In a detailed opinion delivered from the bench, Judge Polansky summarized the testimony of the two officers, both of whom he found good, credible witnesses, who answered questions on direct and cross-examination fully and undefensively, addressed the case law relied on by the defense, and methodically stepped through each event from the officer’s reasonable suspicion for the stop through the probable cause for defendant’s arrest, the results of the ensuing search and the officer’s reasonable and articulable suspicion for ordering the canine sniff.2 The judge next proceeded to analyze whether the State had sufficiently established the dog’s reliability under Florida v. Harris, 568 U.S. 237, 246-47 (2013), to support probable cause to search the car under State v. Witt, 223 N.J. 409, 450 (2015). Subsequent to the court’s consideration of this motion, our Supreme Court ruled reasonable suspicion for a canine sniff is unnecessary where, as here, the stop was not prolonged for that purpose, State v. Dunbar, 229 N.J. 521, 540 (2017), aligning our law with the federal standard, see Rodriguez v. United States, 575 U.S. ____, ____, 135 S. Ct. 1609, 1616 (2015).
Judge Polansky cogently and comprehensively addressed the evidence in the record regarding the dog’s reliability, including the fourteen months of training records, and rejected, based on that evidence and Harris, defendant’s challenge to the canine sniff. Specifically, the judge found in pertinent part:
The fact that this dog only gave a positive indication in 12 of 20 searches coupled with the training information does not suggest any issue that there is a tendency of the handler to cue the dog since the dog was even in the field not responding in 40 percent of the searches. And as the Court in Florida v. Harris indicated, positive indications by a dog in the field as opposed to in the controlled training setting is not an indication of dog unreliability since the mere fact that drugs are not found doesn’t answer the question, one, as to whether drugs had been in the car previously, whether someone had touched the door handle or had touched the car who had handled drugs or that the drugs were sufficiently hidden that despite the positive sniff they were not discovered in the vehicle. It’s very common for drugs to be hidden in hidden compartments when being transported in vehicles. So the fact that this dog on three occasions in the field indicated positive, however, no drugs were found, as recognized in Florida v. Harris, is not a good indication that this dog is not reliable.
Defendant was already under arrest on an outstanding warrant when the arresting officer called for a canine sniff of defendant’s car. I also note in Florida v. Harris, unlike here, here this dog’s certification was current. In Florida v. Harris, the dog’s certification had expired prior to the time of the search. Here, the circumstances giving rise to probable cause I do find to have been unforeseeable and spontaneous. Officers were not looking for an excuse to stop this vehicle. This vehicle was stopped as a result of observed violations of motor vehicle laws. Additionally, the reasonable articulable suspicion for the dog sniff in the first instance did not arise until after Mr. Bayard was placed under arrest, number one, because he had an outstanding warrant which was not — it existed but it was not known by the officer; and, two, he had a suspended driver’s license.
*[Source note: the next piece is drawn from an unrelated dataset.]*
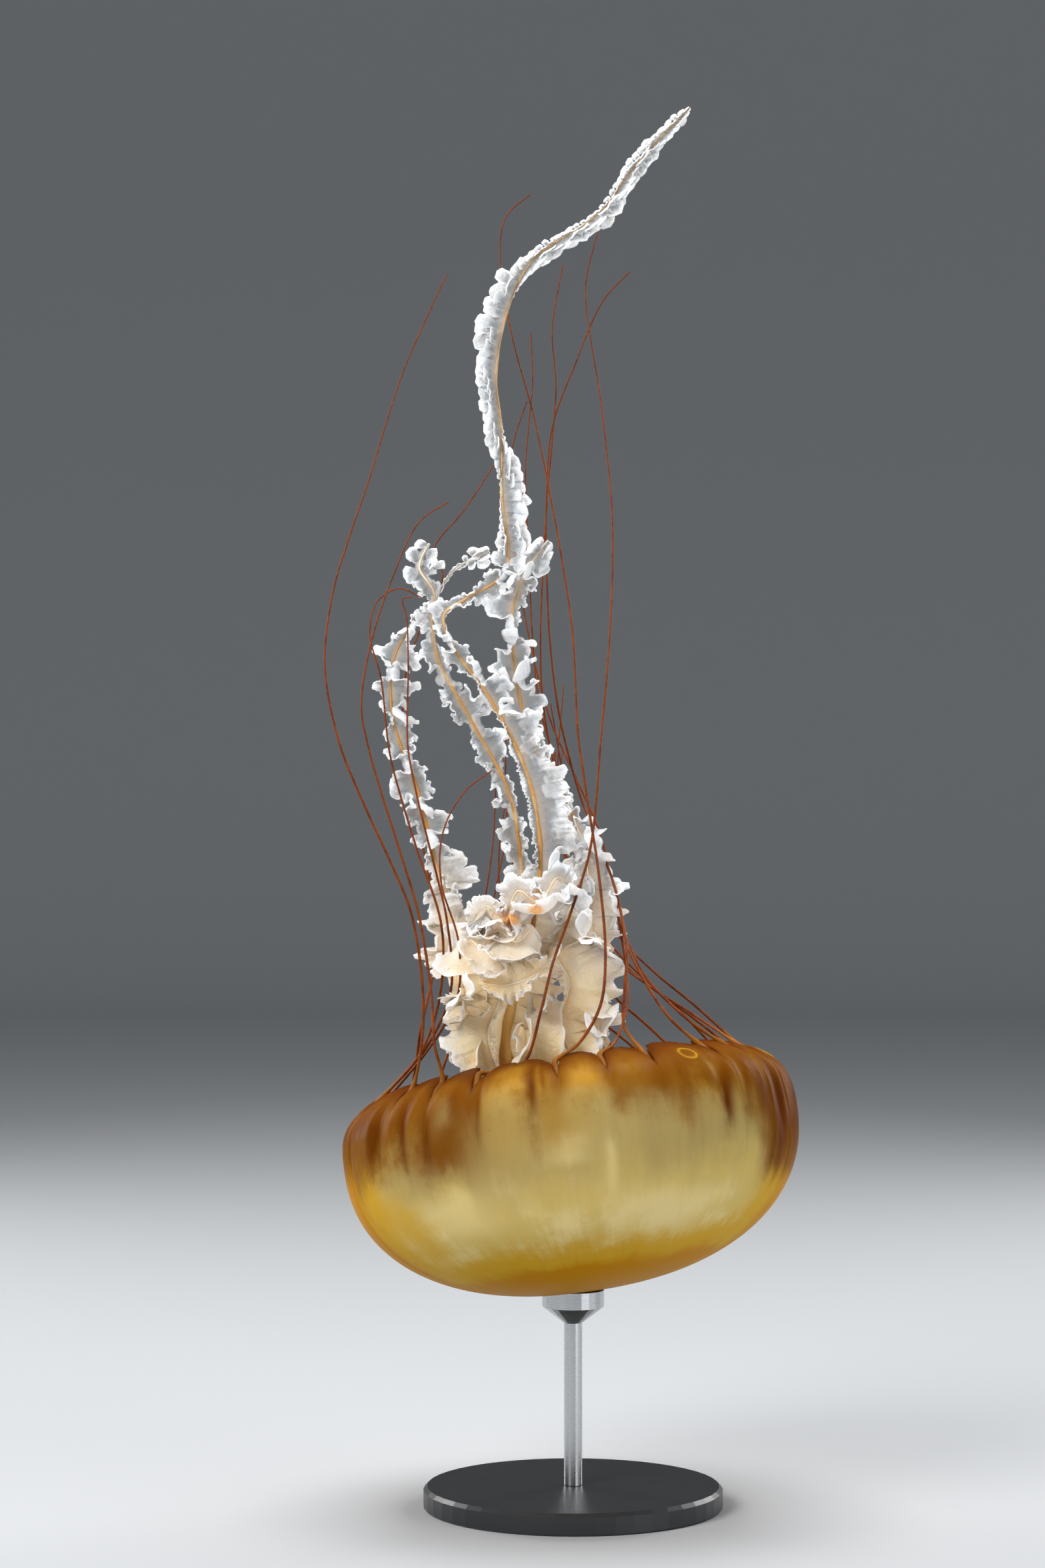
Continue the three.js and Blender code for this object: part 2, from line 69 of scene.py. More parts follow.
def make_sweep():
    roll = [math.radians(angle) for angle in range(0, 91, 5)]
    flat = SWEEP_RADIUS - SWEEP_ROLL
    outline = [(flat * share, 0.0) for share in (0.02, 0.1, 0.25, 0.5, 0.75)]
    outline += [(flat + SWEEP_ROLL * math.sin(a), SWEEP_ROLL * (1 - math.cos(a))) for a in roll]
    outline.append((SWEEP_RADIUS, SWEEP_HEIGHT))
    sides = SWEEP_SIDES
    turns = [2 * math.pi * side / sides for side in range(sides)]
    corners = [(0, 0, 0)]
    corners += [(r * math.cos(a), r * math.sin(a), z) for r, z in outline for a in turns]
    faces = [(0, 1 + side, 1 + (side + 1) % sides) for side in range(sides)]
    for ring in range(len(outline) - 1):
        for side in range(sides):
            here, there = 1 + ring * sides + side, 1 + ring * sides + (side + 1) % sides
            faces.append((here, here + sides, there + sides, there))
    mesh = bpy.data.meshes.new("sweep")
    mesh.from_pydata(corners, [], faces)
    mesh.shade_smooth()
    card, tree = new_material("pale card")
    shader = tree.nodes["Principled BSDF"]
    shader.inputs["Base Color"].default_value = SWEEP_GREY
    shader.inputs["Roughness"].default_value = SWEEP_ROUGHNESS
    mesh.materials.append(card)
    link(bpy.data.objects.new("sweep", mesh))


def soft_box(name, place, aim, size, power, colour=(1, 1, 1)):
    light = bpy.data.lights.new(name, "AREA")
    light.shape = "RECTANGLE"
    light.size, light.size_y = size
    light.energy = power
    light.color = colour
    lamp = link(bpy.data.objects.new(name, light))
    lamp.location = place
    lamp.rotation_euler = (Vector(aim) - Vector(place)).to_track_quat("-Z", "Y").to_euler()


def make_camera():
    lens = bpy.data.cameras.new("camera")
    lens.sensor_fit = "VERTICAL"
    lens.sensor_width = CAMERA_SENSOR
    lens.sensor_height = CAMERA_SENSOR
    lens.lens = CAMERA_LENS
    camera = link(bpy.data.objects.new("camera", lens))
    camera.location = CAMERA_PLACE
    camera.rotation_euler = (math.radians(90), 0, 0)
    bpy.context.scene.camera = camera


make_sweep()
soft_box("key", (-1.3, -1.5, 1.5), (0, 0, 0.35), (1.1, 1.1), 50)
soft_box("fill", (1.7, -1.2, 0.7), (0, 0, 0.35), (1.2, 1.4), 20, (0.95, 0.98, 1.0))
soft_box("top", (0.0, 0.2, 1.9), (0, 0, 0.4), (0.9, 0.9), 30)
soft_box("rim left", (-1.4, 1.2, 0.8), (0, 0, 0.4), (0.5, 1.2), 16)
soft_box("rim right", (1.3, 1.3, 0.9), (0, 0, 0.4), (0.5, 1.2), 16)
world = bpy.data.worlds.new("room light")
world.use_nodes = True
world.node_tree.nodes["Background"].inputs["Color"].default_value = ROOM_GLOW
world.node_tree.nodes["Background"].inputs["Strength"].default_value = ROOM_STRENGTH
bpy.context.scene.world = world
bpy.context.scene.view_settings.view_transform = "Standard"
bpy.context.scene.cycles.transparent_max_bounces = CLEAR_LAYERS
make_camera()


# ---- Bell ------------------------------------
# A bowl of firm clear jelly, thick at the apex and thin at the margin, where 24 notches carry the
# tentacles and eight pits hold the sense organs. The golden skin pales round the middle and darkens to
# rust along the margin and down the folds. It is one skin that a rule shapes, row by row.

BELL_RADIUS, BELL_DEPTH, MARGIN_RISE = 0.125, 0.084, 0.046
DOME_POWER, MARGIN_POWER = 2.26, 3.0
BELL_CENTRE, BELL_PITCH, BELL_ROLL = Vector((-0.0015, 0, 0.202)), math.radians(-9), math.radians(-8.5)
APEX_WALL, SIDE_WALL, RIM_WALL = 0.013, 0.0045, 0.0024
# Round the margin, in degrees: where its first lobe starts, an eighth of it, and the step it is made of.
# Of each eighth's 15 steps, the double lobe takes 7 round its pit, and the two lappets take 4 each.
MARGIN_START, OCTANT, LAPPET_STEP = -25.5, 45, 3
DOUBLE_STEPS, LAPPET_STEPS = 7.0, 4.0
MARGIN_DRIFT, DRIFT_START = 6.5, 25
# A turn is how far up the outer wall a point is, in degrees from the bell's apex.
NOTCH_TURN, LOBE_TURN, PIT_TURN = 116.0, 142.0, 121.0
PIT_RING, PIT_DEPTH = 4.3, 0.0005
# Deep folds of this animal's wall: degrees round from the front, half width, the turn it starts at, depth.
BELL_FOLDS = (
    (-57, 2.2, 78, 0.0030), (-46, 1.6, 84, 0.0022), (-38, 2.0, 90, 0.0010), (-23.5, 1.8, 84, 0.0022),
    (-8.5, 1.8, 88, 0.0024), (8, 1.4, 92, 0.0010), (19, 2.5, 92, 0.0012), (41.5, 1.8, 78, 0.0026),
    (49, 1.6, 84, 0.0016), (66, 2.6, 70, 0.0034), (76, 2.2, 84, 0.0020),
)
bell_place = (
    Matrix.Translation(BELL_CENTRE)
    @ Matrix.Rotation(BELL_PITCH, 4, "X")
    @ Matrix.Rotation(BELL_ROLL, 4, "Y")
)


def function_of(operation):
    """A way to put a wire through one Math node."""
    def put_through(wire):
        return wire.sum(operation, wire)
    return put_through


def arithmetic(operation, other_first=False):
    """A way to join a wire and another value by one Math node."""
    def join(wire, other):
        return wire.sum(operation, other, wire) if other_first else wire.sum(operation, wire, other)
    return join


class Wire:
    """A value on a node tree's wire. Plain arithmetic on it adds the Math nodes that do the sum."""

    def __init__(self, tree, socket):
        self.tree, self.socket = tree, socket

    def sum(self, operation, *values):
        return out(self.tree, "ShaderNodeMath", dict(enumerate(values)), {"operation": operation})

    __add__, __radd__ = arithmetic("ADD"), arithmetic("ADD", True)
    __sub__, __rsub__ = arithmetic("SUBTRACT"), arithmetic("SUBTRACT", True)
    __mul__, __rmul__ = arithmetic("MULTIPLY"), arithmetic("MULTIPLY", True)
    __truediv__, __rtruediv__ = arithmetic("DIVIDE"), arithmetic("DIVIDE", True)
    __pow__, __mod__ = arithmetic("POWER"), arithmetic("FLOORED_MODULO")
    __gt__, __lt__ = arithmetic("GREATER_THAN"), arithmetic("LESS_THAN")
    low, high = arithmetic("MINIMUM"), arithmetic("MAXIMUM")
    sin, cos, arcsine = function_of("SINE"), function_of("COSINE"), function_of("ARCSINE")
    __abs__, root = function_of("ABSOLUTE"), function_of("SQRT")

    def __neg__(self):
        return self * -1.0

    def bell_curve(self, width):
        """1 where the value is 0, and falling away to nothing a few widths off."""
        return 1.0 / self.sum("EXPONENT", (self / width) * (self / width))

    def ease(self, start, end, low=0.0, high=1.0):
        """A smooth step from low at start to high at end."""
        values = {"Value": self, "From Min": start, "From Max": end, "To Min": low, "To Max": high}
        return out(self.tree, "ShaderNodeMapRange", values, {"interpolation_type": "SMOOTHSTEP"}, "Result")

    def blend(self, first, second):
        """first where this is 0, second where it is 1."""
        return first + (second - first) * self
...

So the fact that the breakup of the money that was found and the way it was packaged and the significant amount of money would certainly not have been something officers would have been aware of. That was unforeseeable at the time.
Since I do find that the various factors including the dog sniff rise to the level of probable cause, under State v. Witt and State v. Alston, here officers were permitted to conduct a search of the vehicle. That search uncovered the drugs. Therefore, based upon for all those reasons, the motion to suppress will be denied.
In other words, the state has to prove at the suppression hearing, by a preponderance o the evidence, that there was probable cause to call the police dog out from the begging of the stop to conduct the sniff. In other words, the officer has to have a preliminary basis that there is a violation of law which the calling of the dog to sniff can further the investigation to prove criminality. Once the dog is ‘correctly called to the scene’ then the first part of this case addressing the credentials and training of hte officer and the dog come into play and this case aligns New Jersey with the federal court decision on the very same issue.
The appellate court ruled, consistent with SCOTUS decision, US v. Harris: 568 U.S. at 246, that “Evidence of a dog’s satisfactory performance in a certification or training program can itself provide sufficient reason to trust his alert. If a bona fide organization has certified a dog after testing his reliability in a controlled setting, a court can presume (subject to any conflicting evidence offered) that the dog’s alert provides probable cause to search. The same is true, even in the absence of formal certification, if the dog has recently and successfully completed a training program that evaluated his proficiency in locating drugs. Accepting defendant’s argument that the State failed to establish the dog’s certification by a bona fide organization would not invalidate this search. The trial court made extensive findings about the dog’s reliability based on her recent completion of “a training program that evaluated [her] proficiency in locating drugs,” id. at 247, a finding defendant does not challenge on appeal, and one which we find well supported in the record and thus binding on appeal. See State v. Hubbard, 222 N.J. 249, 269 (2015) (“[A]n appellate tribunal must defer to the factual findings of the trial court when that court has made its findings based on the testimonial and documentary evidence presented at an evidentiary hearing.”).
Accordingly, we affirm the denial of defendant’s suppression motion and his conviction and sentence, essentially for the reasons expressed by Judge Polansky in his thoughtful and thorough opinion from the bench on May 4, 2017, and remand for vacation of the stay of the custodial portion of defendant’s sentence.